### EXERCISE INSTRUCTIONS
Start at the line containing "bake_transform(edging)" and stop at the line containing "FILL, BACKGROUND = 0.32, 1.0"; copy those lines exactly, both ends included, and no others.

### COLLECTED DATA
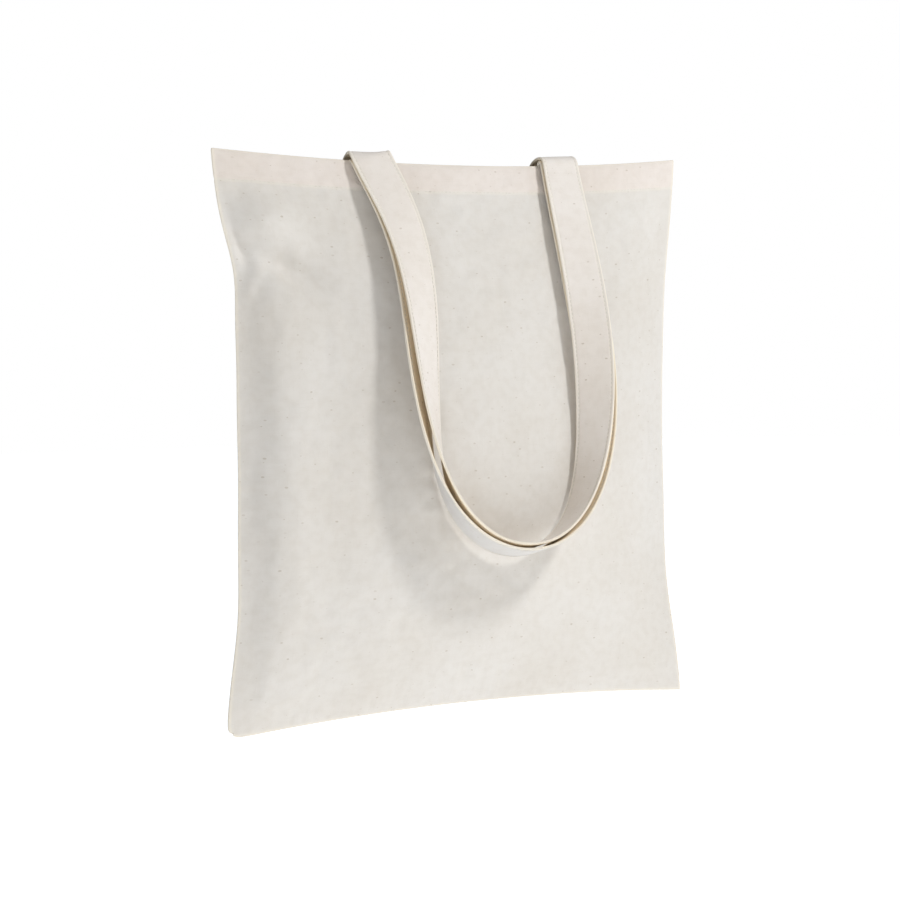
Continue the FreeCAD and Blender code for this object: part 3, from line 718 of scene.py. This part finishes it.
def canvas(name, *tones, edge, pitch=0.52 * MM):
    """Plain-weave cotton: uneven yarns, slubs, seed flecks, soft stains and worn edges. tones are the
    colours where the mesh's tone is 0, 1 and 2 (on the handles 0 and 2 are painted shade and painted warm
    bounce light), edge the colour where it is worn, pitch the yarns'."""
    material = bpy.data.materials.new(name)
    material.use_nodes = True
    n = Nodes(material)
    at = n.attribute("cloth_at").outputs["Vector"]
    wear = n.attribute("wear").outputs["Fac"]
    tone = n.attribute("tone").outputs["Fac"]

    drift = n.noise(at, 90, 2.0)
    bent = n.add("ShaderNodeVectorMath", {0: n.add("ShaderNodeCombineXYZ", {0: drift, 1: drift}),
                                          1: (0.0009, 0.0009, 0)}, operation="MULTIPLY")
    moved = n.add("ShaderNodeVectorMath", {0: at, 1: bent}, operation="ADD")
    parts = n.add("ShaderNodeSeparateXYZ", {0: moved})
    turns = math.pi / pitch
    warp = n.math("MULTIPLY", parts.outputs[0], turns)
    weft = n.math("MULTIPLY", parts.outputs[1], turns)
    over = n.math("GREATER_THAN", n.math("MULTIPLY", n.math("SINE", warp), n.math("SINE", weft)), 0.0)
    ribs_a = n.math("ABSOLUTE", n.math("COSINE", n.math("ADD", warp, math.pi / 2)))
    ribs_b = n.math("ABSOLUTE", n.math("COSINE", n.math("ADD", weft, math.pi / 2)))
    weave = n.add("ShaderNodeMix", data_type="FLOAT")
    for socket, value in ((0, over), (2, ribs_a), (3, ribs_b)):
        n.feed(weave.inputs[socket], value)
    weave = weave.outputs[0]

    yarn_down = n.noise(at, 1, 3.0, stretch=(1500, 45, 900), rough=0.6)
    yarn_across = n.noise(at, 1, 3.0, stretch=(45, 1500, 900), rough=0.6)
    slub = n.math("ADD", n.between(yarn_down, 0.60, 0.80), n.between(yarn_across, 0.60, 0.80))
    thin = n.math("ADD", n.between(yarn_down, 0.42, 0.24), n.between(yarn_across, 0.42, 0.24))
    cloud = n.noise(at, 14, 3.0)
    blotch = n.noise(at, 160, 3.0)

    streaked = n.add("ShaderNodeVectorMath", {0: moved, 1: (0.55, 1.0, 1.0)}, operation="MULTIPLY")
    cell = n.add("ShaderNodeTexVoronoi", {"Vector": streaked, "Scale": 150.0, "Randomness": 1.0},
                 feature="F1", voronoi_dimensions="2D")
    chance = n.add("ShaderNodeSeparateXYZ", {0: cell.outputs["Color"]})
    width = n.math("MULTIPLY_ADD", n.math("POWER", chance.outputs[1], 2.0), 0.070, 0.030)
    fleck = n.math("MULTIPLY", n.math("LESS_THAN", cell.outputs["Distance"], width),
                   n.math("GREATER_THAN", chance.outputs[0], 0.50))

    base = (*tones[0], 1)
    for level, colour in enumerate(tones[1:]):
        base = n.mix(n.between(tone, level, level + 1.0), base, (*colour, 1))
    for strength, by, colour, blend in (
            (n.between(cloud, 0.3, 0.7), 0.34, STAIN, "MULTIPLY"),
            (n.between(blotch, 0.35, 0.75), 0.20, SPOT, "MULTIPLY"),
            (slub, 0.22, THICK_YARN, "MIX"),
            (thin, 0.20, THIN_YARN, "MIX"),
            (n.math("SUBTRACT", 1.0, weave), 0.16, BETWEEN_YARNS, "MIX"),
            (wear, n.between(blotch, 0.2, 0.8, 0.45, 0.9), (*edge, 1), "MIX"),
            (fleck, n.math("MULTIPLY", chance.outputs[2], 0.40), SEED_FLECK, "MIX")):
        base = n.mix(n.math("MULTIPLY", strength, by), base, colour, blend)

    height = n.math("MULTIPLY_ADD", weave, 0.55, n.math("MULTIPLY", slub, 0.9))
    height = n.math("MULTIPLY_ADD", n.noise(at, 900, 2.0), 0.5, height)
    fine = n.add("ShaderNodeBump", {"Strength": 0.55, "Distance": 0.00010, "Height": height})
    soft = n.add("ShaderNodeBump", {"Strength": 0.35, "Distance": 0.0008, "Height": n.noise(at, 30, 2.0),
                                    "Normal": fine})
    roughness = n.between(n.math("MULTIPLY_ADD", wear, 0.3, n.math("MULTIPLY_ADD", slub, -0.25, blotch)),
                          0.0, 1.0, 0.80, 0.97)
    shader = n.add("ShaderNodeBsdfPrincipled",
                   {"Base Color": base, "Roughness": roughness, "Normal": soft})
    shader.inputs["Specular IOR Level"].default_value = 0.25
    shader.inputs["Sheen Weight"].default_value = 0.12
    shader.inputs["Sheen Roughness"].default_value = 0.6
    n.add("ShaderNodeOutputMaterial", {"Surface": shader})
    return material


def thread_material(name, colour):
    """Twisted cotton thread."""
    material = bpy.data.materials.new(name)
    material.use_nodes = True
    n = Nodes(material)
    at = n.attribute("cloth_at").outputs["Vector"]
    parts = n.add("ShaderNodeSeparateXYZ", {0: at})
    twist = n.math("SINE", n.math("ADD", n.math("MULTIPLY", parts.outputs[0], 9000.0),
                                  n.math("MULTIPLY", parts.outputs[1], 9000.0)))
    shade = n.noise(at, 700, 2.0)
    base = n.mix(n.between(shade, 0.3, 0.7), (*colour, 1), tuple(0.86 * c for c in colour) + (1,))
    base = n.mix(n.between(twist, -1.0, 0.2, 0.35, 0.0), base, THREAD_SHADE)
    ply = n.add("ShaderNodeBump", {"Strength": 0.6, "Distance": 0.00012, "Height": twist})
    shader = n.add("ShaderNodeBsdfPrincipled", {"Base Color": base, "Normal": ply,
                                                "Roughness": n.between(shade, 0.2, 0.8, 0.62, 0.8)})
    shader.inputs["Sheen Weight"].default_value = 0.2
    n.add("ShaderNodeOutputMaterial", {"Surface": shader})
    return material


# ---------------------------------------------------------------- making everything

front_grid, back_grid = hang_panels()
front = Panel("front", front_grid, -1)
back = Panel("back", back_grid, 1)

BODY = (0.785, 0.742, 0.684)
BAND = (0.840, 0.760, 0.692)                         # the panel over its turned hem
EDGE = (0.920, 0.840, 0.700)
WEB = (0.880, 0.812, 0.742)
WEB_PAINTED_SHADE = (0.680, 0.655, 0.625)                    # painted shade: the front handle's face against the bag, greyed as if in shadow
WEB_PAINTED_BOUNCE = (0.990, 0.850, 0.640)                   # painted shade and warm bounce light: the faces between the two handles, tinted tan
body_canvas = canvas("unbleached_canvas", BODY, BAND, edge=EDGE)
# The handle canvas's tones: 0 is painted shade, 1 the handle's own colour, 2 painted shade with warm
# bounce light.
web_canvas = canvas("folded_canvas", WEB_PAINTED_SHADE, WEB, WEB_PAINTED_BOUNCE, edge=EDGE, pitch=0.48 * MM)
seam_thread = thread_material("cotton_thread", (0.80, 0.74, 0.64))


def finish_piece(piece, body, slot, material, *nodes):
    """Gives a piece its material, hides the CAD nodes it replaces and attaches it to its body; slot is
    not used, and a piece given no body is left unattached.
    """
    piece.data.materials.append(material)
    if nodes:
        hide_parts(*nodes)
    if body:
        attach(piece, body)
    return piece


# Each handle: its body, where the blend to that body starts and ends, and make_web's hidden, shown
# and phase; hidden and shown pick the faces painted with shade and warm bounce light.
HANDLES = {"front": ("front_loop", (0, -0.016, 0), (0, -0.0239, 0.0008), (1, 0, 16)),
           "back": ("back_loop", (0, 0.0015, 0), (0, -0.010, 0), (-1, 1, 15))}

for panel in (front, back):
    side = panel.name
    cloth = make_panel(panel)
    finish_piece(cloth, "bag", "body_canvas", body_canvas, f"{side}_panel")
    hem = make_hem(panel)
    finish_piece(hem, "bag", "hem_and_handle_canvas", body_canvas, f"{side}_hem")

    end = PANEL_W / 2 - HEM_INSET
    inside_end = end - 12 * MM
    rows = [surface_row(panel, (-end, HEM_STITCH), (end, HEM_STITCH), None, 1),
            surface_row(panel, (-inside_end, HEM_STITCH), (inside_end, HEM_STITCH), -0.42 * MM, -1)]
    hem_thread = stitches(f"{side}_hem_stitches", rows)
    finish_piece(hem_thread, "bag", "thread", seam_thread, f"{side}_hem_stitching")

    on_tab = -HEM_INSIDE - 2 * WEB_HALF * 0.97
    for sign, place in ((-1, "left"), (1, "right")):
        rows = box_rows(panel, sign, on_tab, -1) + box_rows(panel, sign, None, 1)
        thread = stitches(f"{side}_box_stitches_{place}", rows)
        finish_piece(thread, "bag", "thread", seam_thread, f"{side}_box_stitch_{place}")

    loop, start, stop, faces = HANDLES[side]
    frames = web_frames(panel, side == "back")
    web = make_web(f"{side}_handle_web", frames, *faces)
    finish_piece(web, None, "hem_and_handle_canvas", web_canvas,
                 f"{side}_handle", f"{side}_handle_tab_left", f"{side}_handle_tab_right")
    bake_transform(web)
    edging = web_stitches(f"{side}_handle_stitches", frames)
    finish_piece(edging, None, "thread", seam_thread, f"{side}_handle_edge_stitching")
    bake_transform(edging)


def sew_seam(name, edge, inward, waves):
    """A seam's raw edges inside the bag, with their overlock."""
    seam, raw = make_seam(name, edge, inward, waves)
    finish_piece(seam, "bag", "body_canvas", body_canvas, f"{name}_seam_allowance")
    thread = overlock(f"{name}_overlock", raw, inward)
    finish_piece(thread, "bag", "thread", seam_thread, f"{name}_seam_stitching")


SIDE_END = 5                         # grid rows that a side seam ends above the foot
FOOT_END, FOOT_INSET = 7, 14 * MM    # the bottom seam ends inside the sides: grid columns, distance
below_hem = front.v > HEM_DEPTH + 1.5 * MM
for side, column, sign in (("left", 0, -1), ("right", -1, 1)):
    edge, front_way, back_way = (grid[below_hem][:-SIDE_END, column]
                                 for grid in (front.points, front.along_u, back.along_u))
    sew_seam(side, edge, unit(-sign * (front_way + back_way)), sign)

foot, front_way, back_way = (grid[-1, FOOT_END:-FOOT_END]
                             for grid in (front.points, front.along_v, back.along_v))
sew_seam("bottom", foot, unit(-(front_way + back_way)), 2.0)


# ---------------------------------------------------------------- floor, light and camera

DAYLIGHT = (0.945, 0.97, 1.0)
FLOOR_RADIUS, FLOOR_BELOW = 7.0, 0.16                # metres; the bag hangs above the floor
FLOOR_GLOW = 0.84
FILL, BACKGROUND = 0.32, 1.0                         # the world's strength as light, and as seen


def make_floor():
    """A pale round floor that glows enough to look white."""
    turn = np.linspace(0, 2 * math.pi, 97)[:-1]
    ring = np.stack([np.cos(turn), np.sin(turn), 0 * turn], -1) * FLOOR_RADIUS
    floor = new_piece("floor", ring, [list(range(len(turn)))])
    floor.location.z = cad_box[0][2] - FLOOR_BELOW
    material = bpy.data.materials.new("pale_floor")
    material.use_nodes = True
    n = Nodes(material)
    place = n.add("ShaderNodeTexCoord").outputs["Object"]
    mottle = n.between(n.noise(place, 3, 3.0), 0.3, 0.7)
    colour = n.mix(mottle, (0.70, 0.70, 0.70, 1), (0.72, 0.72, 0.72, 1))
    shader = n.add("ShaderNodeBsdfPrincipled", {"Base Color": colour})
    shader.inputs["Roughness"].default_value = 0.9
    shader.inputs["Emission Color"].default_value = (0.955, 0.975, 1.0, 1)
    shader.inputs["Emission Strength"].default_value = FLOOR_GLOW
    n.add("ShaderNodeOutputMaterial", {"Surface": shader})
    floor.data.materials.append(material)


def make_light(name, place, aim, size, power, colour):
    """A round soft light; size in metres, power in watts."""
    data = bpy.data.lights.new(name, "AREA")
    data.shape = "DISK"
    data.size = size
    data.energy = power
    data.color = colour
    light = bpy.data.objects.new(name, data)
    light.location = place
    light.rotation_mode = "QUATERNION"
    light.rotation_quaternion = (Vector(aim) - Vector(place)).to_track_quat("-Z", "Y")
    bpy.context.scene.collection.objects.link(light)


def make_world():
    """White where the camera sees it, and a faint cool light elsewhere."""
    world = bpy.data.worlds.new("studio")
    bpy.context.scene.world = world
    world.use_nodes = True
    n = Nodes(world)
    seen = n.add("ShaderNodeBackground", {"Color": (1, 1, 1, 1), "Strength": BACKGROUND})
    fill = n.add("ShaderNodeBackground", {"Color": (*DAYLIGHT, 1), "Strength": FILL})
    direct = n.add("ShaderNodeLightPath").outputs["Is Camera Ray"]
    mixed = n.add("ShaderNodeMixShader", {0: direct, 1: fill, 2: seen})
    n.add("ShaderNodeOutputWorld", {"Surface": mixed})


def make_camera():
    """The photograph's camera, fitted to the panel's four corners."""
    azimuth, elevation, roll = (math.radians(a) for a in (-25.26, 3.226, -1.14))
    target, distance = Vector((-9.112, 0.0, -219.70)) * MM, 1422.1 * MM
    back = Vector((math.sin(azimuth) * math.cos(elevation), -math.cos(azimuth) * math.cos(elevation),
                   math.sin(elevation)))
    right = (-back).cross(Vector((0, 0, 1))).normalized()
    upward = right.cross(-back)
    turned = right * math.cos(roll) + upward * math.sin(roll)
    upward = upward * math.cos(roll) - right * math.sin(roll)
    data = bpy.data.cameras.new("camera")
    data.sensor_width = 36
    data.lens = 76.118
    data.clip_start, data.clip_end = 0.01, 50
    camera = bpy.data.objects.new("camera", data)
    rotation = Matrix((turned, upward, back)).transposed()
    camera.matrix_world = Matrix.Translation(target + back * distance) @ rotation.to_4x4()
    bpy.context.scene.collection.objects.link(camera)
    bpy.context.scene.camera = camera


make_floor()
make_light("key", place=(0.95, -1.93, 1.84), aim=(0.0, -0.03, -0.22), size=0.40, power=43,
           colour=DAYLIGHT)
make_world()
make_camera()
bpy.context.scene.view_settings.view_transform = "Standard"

### ANSWER FOR THE TASK
    bake_transform(edging)


def sew_seam(name, edge, inward, waves):
    """A seam's raw edges inside the bag, with their overlock."""
    seam, raw = make_seam(name, edge, inward, waves)
    finish_piece(seam, "bag", "body_canvas", body_canvas, f"{name}_seam_allowance")
    thread = overlock(f"{name}_overlock", raw, inward)
    finish_piece(thread, "bag", "thread", seam_thread, f"{name}_seam_stitching")


SIDE_END = 5                         # grid rows that a side seam ends above the foot
FOOT_END, FOOT_INSET = 7, 14 * MM    # the bottom seam ends inside the sides: grid columns, distance
below_hem = front.v > HEM_DEPTH + 1.5 * MM
for side, column, sign in (("left", 0, -1), ("right", -1, 1)):
    edge, front_way, back_way = (grid[below_hem][:-SIDE_END, column]
                                 for grid in (front.points, front.along_u, back.along_u))
    sew_seam(side, edge, unit(-sign * (front_way + back_way)), sign)

foot, front_way, back_way = (grid[-1, FOOT_END:-FOOT_END]
                             for grid in (front.points, front.along_v, back.along_v))
sew_seam("bottom", foot, unit(-(front_way + back_way)), 2.0)


# ---------------------------------------------------------------- floor, light and camera

DAYLIGHT = (0.945, 0.97, 1.0)
FLOOR_RADIUS, FLOOR_BELOW = 7.0, 0.16                # metres; the bag hangs above the floor
FLOOR_GLOW = 0.84
FILL, BACKGROUND = 0.32, 1.0                         # the world's strength as light, and as seen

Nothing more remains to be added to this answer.